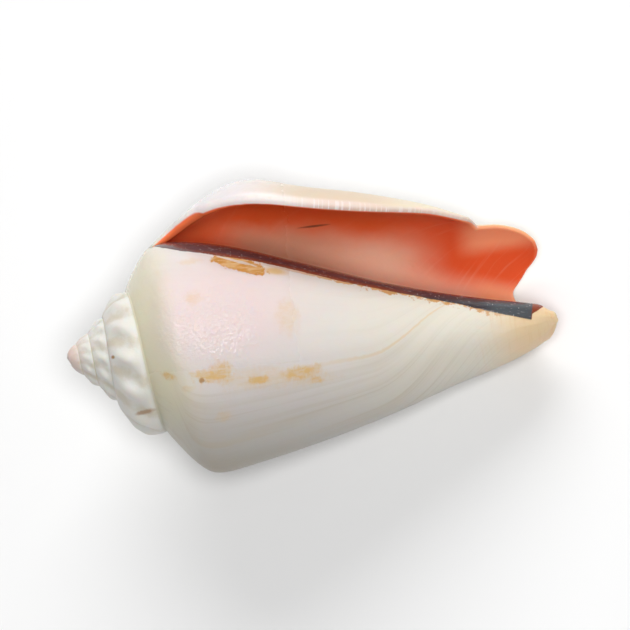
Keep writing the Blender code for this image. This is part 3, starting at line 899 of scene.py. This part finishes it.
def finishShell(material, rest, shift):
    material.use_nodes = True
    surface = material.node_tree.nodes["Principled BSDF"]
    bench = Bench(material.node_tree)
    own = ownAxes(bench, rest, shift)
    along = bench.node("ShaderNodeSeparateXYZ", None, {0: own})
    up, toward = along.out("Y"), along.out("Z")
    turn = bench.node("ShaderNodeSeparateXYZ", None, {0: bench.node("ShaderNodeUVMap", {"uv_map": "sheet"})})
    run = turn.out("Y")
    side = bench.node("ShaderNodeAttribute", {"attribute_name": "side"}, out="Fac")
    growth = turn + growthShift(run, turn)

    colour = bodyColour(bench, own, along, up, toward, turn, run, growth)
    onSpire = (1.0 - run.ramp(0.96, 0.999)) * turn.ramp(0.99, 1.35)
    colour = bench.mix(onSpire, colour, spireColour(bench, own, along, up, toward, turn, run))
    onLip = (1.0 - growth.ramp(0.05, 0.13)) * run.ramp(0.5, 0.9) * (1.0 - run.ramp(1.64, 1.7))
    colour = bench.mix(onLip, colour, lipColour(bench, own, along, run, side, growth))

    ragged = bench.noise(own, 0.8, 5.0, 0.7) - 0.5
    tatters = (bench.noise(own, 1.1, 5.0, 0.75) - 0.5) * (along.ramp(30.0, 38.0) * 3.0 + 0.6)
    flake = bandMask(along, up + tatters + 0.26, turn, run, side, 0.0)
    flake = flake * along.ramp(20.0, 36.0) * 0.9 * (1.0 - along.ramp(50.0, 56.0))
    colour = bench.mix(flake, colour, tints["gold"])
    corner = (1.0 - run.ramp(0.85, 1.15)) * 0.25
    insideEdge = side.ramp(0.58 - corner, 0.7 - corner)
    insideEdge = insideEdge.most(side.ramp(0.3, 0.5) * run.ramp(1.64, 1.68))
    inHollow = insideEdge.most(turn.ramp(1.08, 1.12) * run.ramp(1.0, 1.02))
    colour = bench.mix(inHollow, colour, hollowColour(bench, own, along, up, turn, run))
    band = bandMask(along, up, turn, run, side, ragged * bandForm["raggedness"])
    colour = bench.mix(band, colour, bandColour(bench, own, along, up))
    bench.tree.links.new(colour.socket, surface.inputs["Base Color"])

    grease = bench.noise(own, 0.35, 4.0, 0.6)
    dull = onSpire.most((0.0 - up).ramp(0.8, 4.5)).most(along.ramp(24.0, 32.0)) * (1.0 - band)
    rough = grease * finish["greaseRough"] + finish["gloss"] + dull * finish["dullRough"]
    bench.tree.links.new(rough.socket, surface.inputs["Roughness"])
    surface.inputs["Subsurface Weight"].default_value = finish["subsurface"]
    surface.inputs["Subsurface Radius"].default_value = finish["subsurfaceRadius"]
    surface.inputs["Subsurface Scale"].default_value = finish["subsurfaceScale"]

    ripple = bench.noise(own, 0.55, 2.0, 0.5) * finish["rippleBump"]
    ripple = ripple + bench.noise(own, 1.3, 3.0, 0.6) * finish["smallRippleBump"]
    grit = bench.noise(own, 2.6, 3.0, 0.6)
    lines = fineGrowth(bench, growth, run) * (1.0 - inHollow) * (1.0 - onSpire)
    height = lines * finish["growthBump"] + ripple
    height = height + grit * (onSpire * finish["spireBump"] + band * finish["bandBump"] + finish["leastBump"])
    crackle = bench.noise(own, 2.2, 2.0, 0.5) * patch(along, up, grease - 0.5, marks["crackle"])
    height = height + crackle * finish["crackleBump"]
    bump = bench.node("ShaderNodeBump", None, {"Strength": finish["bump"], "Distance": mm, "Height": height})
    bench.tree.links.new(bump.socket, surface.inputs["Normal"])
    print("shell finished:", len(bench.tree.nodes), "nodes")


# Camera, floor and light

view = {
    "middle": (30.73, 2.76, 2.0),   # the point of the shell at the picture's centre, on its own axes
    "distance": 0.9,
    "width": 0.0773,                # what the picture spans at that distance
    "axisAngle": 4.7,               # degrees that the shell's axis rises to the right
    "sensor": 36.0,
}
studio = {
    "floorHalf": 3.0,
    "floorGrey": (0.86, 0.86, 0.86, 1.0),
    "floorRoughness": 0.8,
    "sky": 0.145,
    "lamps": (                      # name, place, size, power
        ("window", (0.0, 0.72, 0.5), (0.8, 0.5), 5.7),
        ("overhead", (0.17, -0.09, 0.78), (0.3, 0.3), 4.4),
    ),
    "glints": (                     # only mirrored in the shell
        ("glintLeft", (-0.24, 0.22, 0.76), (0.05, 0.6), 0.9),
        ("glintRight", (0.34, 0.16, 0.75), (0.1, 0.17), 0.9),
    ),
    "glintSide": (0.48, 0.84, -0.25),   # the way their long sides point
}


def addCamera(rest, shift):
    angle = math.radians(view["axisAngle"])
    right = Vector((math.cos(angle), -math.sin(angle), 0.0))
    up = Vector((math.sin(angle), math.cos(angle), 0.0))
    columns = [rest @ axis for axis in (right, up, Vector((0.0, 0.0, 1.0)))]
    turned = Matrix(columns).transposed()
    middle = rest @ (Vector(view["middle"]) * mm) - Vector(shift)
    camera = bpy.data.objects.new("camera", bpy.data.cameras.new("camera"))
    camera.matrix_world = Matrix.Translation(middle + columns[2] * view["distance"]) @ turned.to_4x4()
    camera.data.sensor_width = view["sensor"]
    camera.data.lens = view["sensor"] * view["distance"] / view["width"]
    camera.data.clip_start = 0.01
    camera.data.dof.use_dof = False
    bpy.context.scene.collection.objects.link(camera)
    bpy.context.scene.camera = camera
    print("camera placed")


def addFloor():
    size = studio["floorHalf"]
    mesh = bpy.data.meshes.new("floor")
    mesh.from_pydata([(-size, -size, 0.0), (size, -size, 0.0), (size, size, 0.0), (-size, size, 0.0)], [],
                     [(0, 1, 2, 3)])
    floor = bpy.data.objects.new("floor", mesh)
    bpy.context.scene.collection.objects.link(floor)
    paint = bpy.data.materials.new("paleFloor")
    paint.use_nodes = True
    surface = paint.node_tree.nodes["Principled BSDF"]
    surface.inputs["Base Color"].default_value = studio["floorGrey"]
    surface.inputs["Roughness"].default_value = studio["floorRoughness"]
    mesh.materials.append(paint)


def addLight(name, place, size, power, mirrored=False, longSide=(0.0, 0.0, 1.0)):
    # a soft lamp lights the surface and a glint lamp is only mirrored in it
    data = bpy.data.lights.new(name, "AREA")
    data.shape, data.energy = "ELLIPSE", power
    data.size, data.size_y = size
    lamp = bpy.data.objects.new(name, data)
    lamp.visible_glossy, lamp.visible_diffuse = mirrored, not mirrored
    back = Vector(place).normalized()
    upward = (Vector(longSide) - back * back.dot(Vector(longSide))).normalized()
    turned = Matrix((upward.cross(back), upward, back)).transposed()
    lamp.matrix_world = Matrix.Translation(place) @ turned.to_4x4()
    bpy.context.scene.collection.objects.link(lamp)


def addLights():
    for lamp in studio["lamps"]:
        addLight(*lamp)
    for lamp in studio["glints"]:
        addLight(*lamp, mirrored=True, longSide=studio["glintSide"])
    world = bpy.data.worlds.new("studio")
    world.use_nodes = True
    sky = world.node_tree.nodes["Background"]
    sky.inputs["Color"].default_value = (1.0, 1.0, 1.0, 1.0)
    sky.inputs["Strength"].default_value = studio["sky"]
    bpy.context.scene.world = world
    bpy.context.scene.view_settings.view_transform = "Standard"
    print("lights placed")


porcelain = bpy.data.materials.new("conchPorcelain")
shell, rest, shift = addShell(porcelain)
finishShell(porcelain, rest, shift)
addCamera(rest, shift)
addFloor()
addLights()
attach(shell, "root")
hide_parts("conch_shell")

--*--

▶ **Task to carry out**: Your task is to repeat every line exactly.

▶ **Full response**:
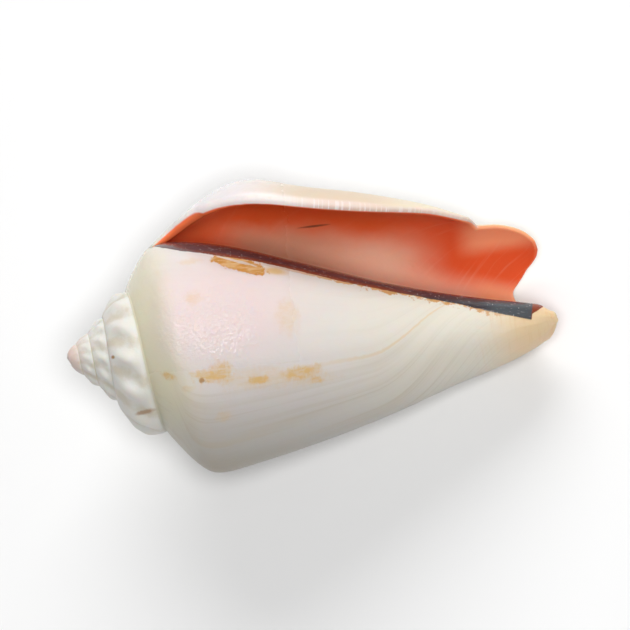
Keep writing the Blender code for this image. This is part 3, starting at line 899 of scene.py. This part finishes it.
def finishShell(material, rest, shift):
    material.use_nodes = True
    surface = material.node_tree.nodes["Principled BSDF"]
    bench = Bench(material.node_tree)
    own = ownAxes(bench, rest, shift)
    along = bench.node("ShaderNodeSeparateXYZ", None, {0: own})
    up, toward = along.out("Y"), along.out("Z")
    turn = bench.node("ShaderNodeSeparateXYZ", None, {0: bench.node("ShaderNodeUVMap", {"uv_map": "sheet"})})
    run = turn.out("Y")
    side = bench.node("ShaderNodeAttribute", {"attribute_name": "side"}, out="Fac")
    growth = turn + growthShift(run, turn)

    colour = bodyColour(bench, own, along, up, toward, turn, run, growth)
    onSpire = (1.0 - run.ramp(0.96, 0.999)) * turn.ramp(0.99, 1.35)
    colour = bench.mix(onSpire, colour, spireColour(bench, own, along, up, toward, turn, run))
    onLip = (1.0 - growth.ramp(0.05, 0.13)) * run.ramp(0.5, 0.9) * (1.0 - run.ramp(1.64, 1.7))
    colour = bench.mix(onLip, colour, lipColour(bench, own, along, run, side, growth))

    ragged = bench.noise(own, 0.8, 5.0, 0.7) - 0.5
    tatters = (bench.noise(own, 1.1, 5.0, 0.75) - 0.5) * (along.ramp(30.0, 38.0) * 3.0 + 0.6)
    flake = bandMask(along, up + tatters + 0.26, turn, run, side, 0.0)
    flake = flake * along.ramp(20.0, 36.0) * 0.9 * (1.0 - along.ramp(50.0, 56.0))
    colour = bench.mix(flake, colour, tints["gold"])
    corner = (1.0 - run.ramp(0.85, 1.15)) * 0.25
    insideEdge = side.ramp(0.58 - corner, 0.7 - corner)
    insideEdge = insideEdge.most(side.ramp(0.3, 0.5) * run.ramp(1.64, 1.68))
    inHollow = insideEdge.most(turn.ramp(1.08, 1.12) * run.ramp(1.0, 1.02))
    colour = bench.mix(inHollow, colour, hollowColour(bench, own, along, up, turn, run))
    band = bandMask(along, up, turn, run, side, ragged * bandForm["raggedness"])
    colour = bench.mix(band, colour, bandColour(bench, own, along, up))
    bench.tree.links.new(colour.socket, surface.inputs["Base Color"])

    grease = bench.noise(own, 0.35, 4.0, 0.6)
    dull = onSpire.most((0.0 - up).ramp(0.8, 4.5)).most(along.ramp(24.0, 32.0)) * (1.0 - band)
    rough = grease * finish["greaseRough"] + finish["gloss"] + dull * finish["dullRough"]
    bench.tree.links.new(rough.socket, surface.inputs["Roughness"])
    surface.inputs["Subsurface Weight"].default_value = finish["subsurface"]
    surface.inputs["Subsurface Radius"].default_value = finish["subsurfaceRadius"]
    surface.inputs["Subsurface Scale"].default_value = finish["subsurfaceScale"]

    ripple = bench.noise(own, 0.55, 2.0, 0.5) * finish["rippleBump"]
    ripple = ripple + bench.noise(own, 1.3, 3.0, 0.6) * finish["smallRippleBump"]
    grit = bench.noise(own, 2.6, 3.0, 0.6)
    lines = fineGrowth(bench, growth, run) * (1.0 - inHollow) * (1.0 - onSpire)
    height = lines * finish["growthBump"] + ripple
    height = height + grit * (onSpire * finish["spireBump"] + band * finish["bandBump"] + finish["leastBump"])
    crackle = bench.noise(own, 2.2, 2.0, 0.5) * patch(along, up, grease - 0.5, marks["crackle"])
    height = height + crackle * finish["crackleBump"]
    bump = bench.node("ShaderNodeBump", None, {"Strength": finish["bump"], "Distance": mm, "Height": height})
    bench.tree.links.new(bump.socket, surface.inputs["Normal"])
    print("shell finished:", len(bench.tree.nodes), "nodes")


# Camera, floor and light

view = {
    "middle": (30.73, 2.76, 2.0),   # the point of the shell at the picture's centre, on its own axes
    "distance": 0.9,
    "width": 0.0773,                # what the picture spans at that distance
    "axisAngle": 4.7,               # degrees that the shell's axis rises to the right
    "sensor": 36.0,
}
studio = {
    "floorHalf": 3.0,
    "floorGrey": (0.86, 0.86, 0.86, 1.0),
    "floorRoughness": 0.8,
    "sky": 0.145,
    "lamps": (                      # name, place, size, power
        ("window", (0.0, 0.72, 0.5), (0.8, 0.5), 5.7),
        ("overhead", (0.17, -0.09, 0.78), (0.3, 0.3), 4.4),
    ),
    "glints": (                     # only mirrored in the shell
        ("glintLeft", (-0.24, 0.22, 0.76), (0.05, 0.6), 0.9),
        ("glintRight", (0.34, 0.16, 0.75), (0.1, 0.17), 0.9),
    ),
    "glintSide": (0.48, 0.84, -0.25),   # the way their long sides point
}


def addCamera(rest, shift):
    angle = math.radians(view["axisAngle"])
    right = Vector((math.cos(angle), -math.sin(angle), 0.0))
    up = Vector((math.sin(angle), math.cos(angle), 0.0))
    columns = [rest @ axis for axis in (right, up, Vector((0.0, 0.0, 1.0)))]
    turned = Matrix(columns).transposed()
    middle = rest @ (Vector(view["middle"]) * mm) - Vector(shift)
    camera = bpy.data.objects.new("camera", bpy.data.cameras.new("camera"))
    camera.matrix_world = Matrix.Translation(middle + columns[2] * view["distance"]) @ turned.to_4x4()
    camera.data.sensor_width = view["sensor"]
    camera.data.lens = view["sensor"] * view["distance"] / view["width"]
    camera.data.clip_start = 0.01
    camera.data.dof.use_dof = False
    bpy.context.scene.collection.objects.link(camera)
    bpy.context.scene.camera = camera
    print("camera placed")


def addFloor():
    size = studio["floorHalf"]
    mesh = bpy.data.meshes.new("floor")
    mesh.from_pydata([(-size, -size, 0.0), (size, -size, 0.0), (size, size, 0.0), (-size, size, 0.0)], [],
                     [(0, 1, 2, 3)])
    floor = bpy.data.objects.new("floor", mesh)
    bpy.context.scene.collection.objects.link(floor)
    paint = bpy.data.materials.new("paleFloor")
    paint.use_nodes = True
    surface = paint.node_tree.nodes["Principled BSDF"]
    surface.inputs["Base Color"].default_value = studio["floorGrey"]
    surface.inputs["Roughness"].default_value = studio["floorRoughness"]
    mesh.materials.append(paint)


def addLight(name, place, size, power, mirrored=False, longSide=(0.0, 0.0, 1.0)):
    # a soft lamp lights the surface and a glint lamp is only mirrored in it
    data = bpy.data.lights.new(name, "AREA")
    data.shape, data.energy = "ELLIPSE", power
    data.size, data.size_y = size
    lamp = bpy.data.objects.new(name, data)
    lamp.visible_glossy, lamp.visible_diffuse = mirrored, not mirrored
    back = Vector(place).normalized()
    upward = (Vector(longSide) - back * back.dot(Vector(longSide))).normalized()
    turned = Matrix((upward.cross(back), upward, back)).transposed()
    lamp.matrix_world = Matrix.Translation(place) @ turned.to_4x4()
    bpy.context.scene.collection.objects.link(lamp)


def addLights():
    for lamp in studio["lamps"]:
        addLight(*lamp)
    for lamp in studio["glints"]:
        addLight(*lamp, mirrored=True, longSide=studio["glintSide"])
    world = bpy.data.worlds.new("studio")
    world.use_nodes = True
    sky = world.node_tree.nodes["Background"]
    sky.inputs["Color"].default_value = (1.0, 1.0, 1.0, 1.0)
    sky.inputs["Strength"].default_value = studio["sky"]
    bpy.context.scene.world = world
    bpy.context.scene.view_settings.view_transform = "Standard"
    print("lights placed")


porcelain = bpy.data.materials.new("conchPorcelain")
shell, rest, shift = addShell(porcelain)
finishShell(porcelain, rest, shift)
addCamera(rest, shift)
addFloor()
addLights()
attach(shell, "root")
hide_parts("conch_shell")